Makovsky is a pressure and counter fighter - he'll push the action forward, wait for an opponent to come back and then counter them with either a takedown or his quick boxing game. He gave his first opponent Scott Jorgensen fits with his attacks, and he should do the same to Sampo in this one. Makovsky is a legitimate contender in the flyweight division, and he should be able to do enough to best the best fighter at 125 pounds (at least according to Sampo).
ERIK KOCH VS. RAFAELLO OLIVEIRA
Following an entire career in the UFC and WEC spent as a featherweight, Erik Koch will make the move to 155 pounds for his upcoming matchup against Rafaello Oliveira at UFC 170.
Koch was a long, lanky fighter at 145 pounds, but the weight cut was just too much for his body, so he instead opted to pack on a few more pounds, add some muscle and move up a division. Koch is a very talented striker who trains under coach Duke Roufus, so on any given day he's going round after round with the best fighter in the world in his new weight class, Anthony Pettis. Koch's size won't be a problem at lightweight either because he was already one of the tallest fighters in the featherweight division, so he'll have a similar reach advantage at lightweight as well.
Oliveira is a tough customer who can survive some awfully bad spots and still come back to get the win. Oliveira is primarily a grappler who enjoys the submission game, but he's not opposed to standing with an opponent, although that's rarely his best position.

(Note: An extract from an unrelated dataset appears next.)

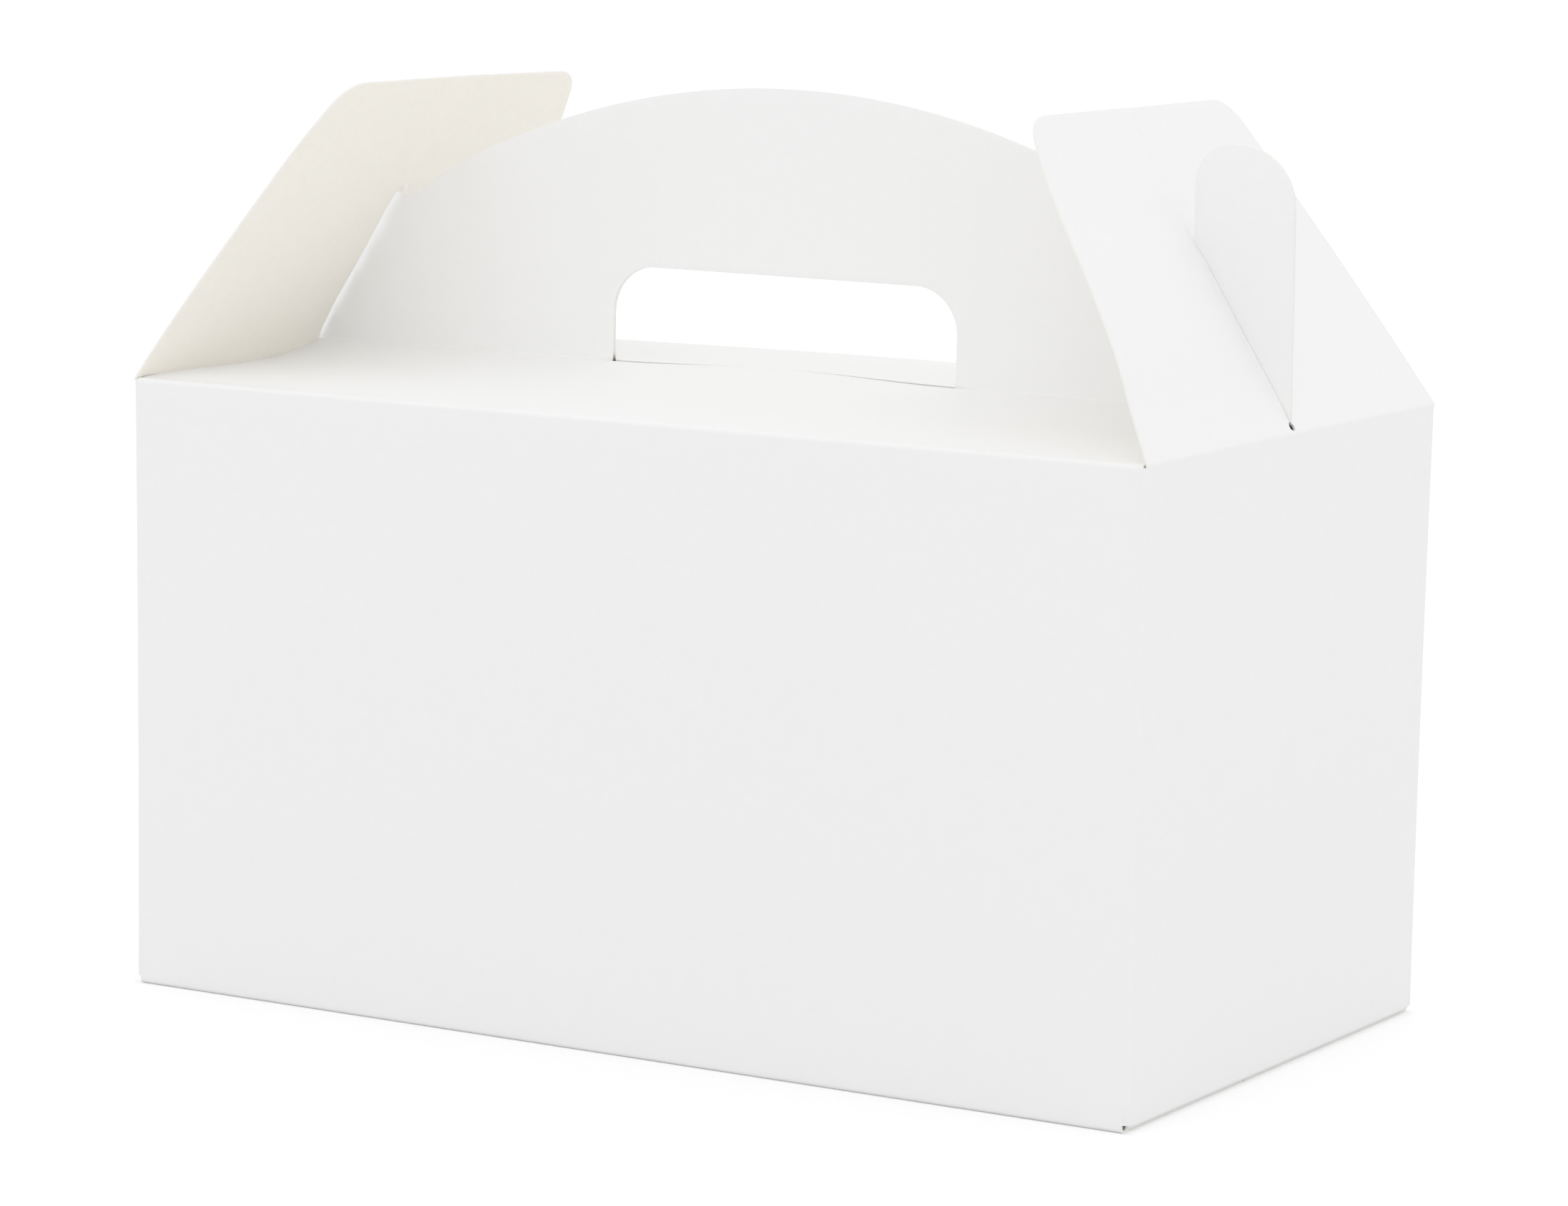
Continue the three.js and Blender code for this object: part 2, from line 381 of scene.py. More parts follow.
class Path:
    """A path in a plane, which a flat sheet is bent along. Its own points are the sheet's rows."""

    def __init__(self, points):
        self.points = np.array(points, float)
        steps = np.linalg.norm(np.diff(self.points, axis=0), axis=1)
        self.rows = np.concatenate([[0.0], np.cumsum(steps)])

    def at(self, length):
        """Place on the path at a length along it; past its ends it runs straight on."""
        place = np.stack([np.interp(length, self.rows, self.points[:, k]) for k in (0, 1)], axis=-1)
        over = np.maximum(length - self.rows[-1], 0)
        last = self.points[-1] - self.points[-2]
        last /= np.linalg.norm(last)
        return place + over[..., None] * last

    def row(self, point):
        """Length along the path of the row nearest to a point."""
        return self.rows[np.argmin(np.linalg.norm(self.points - np.array(point), axis=1))]


# Meshes

def add_surface(sheet, flat, triangles, place, flip=False):
    """Adds a flat triangle mesh to a bmesh, folded by place(x, length), which gives millimetres."""
    folded = flared(place(flat[:, 0], flat[:, 1])) * MM
    corners = [sheet.verts.new(p) for p in folded]
    for a, b, c in triangles:
        order = (a, c, b) if flip else (a, b, c)
        if signed_area(flat[a], flat[b], flat[c]) < 0:
            order = order[::-1]
        sheet.faces.new([corners[i] for i in order])


def at_seam(vert, reach):
    """Whether a point lies where a wing's piece meets its end wall's: there the board is whole."""
    at_height = abs(vert.co.z - END_WALL_TOP * MM) < reach * MM
    return at_height and abs(vert.co.y) < (HALF_WIDTH - CLEARANCE) * MM


def thick_piece(name, sheet, materials):
    """An object from a middle surface. Its outer face, inner face and cut edges have a material each."""
    bmesh.ops.remove_doubles(sheet, verts=sheet.verts, dist=WELD_REACH * MM)
    mesh = bpy.data.meshes.new(name)
    sheet.to_mesh(mesh)
    sheet.free()
    raw = bpy.data.objects.new(name, mesh)
    bpy.context.scene.collection.objects.link(raw)
    for material in materials:
        mesh.materials.append(material)
    shell = raw.modifiers.new("board", "SOLIDIFY")
    shell.thickness = BOARD * MM
    shell.offset = 0.0
    shell.use_even_offset = True
    shell.material_offset = 1
    shell.material_offset_rim = 2
    evaluated = raw.evaluated_get(bpy.context.evaluated_depsgraph_get())
    final = bpy.data.meshes.new_from_object(evaluated)
    final.name = name
    solid = bmesh.new()
    solid.from_mesh(final)
    for vert in solid.verts:
        if at_seam(vert, SEAM_REACH):
            vert.co.z = END_WALL_TOP * MM
    rounded = [
        e for e in solid.edges
        if e.calc_face_angle(0) > ROUNDED_ANGLE and not all(at_seam(v, FOLD_REACH) for v in e.verts)
    ]
    bmesh.ops.bevel(
        solid, geom=rounded, offset=EDGE_BEVEL * MM, segments=BEVEL_STEPS, profile=0.5, affect="EDGES",
    )
    solid.to_mesh(final)
    solid.free()
    raw.modifiers.clear()
    raw.data = final
    bpy.data.meshes.remove(mesh)
    final.shade_smooth()
    final.set_sharp_from_angle(angle=SHARP_ANGLE)
    return raw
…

Koch's success at lightweight won't be determined until he gets into the deeper end of the division, which won't take long because the weight class is impossibly stacked with talent. This should be a good debut fight for him, however, because Koch's long, rangy striking should allow him to outwork Oliveira from the distance. If Koch keeps Oliveira on the end of his punches, look for him to uncork a head kick at some point that could end the fight and bring him a big win in his debut at 155 pounds.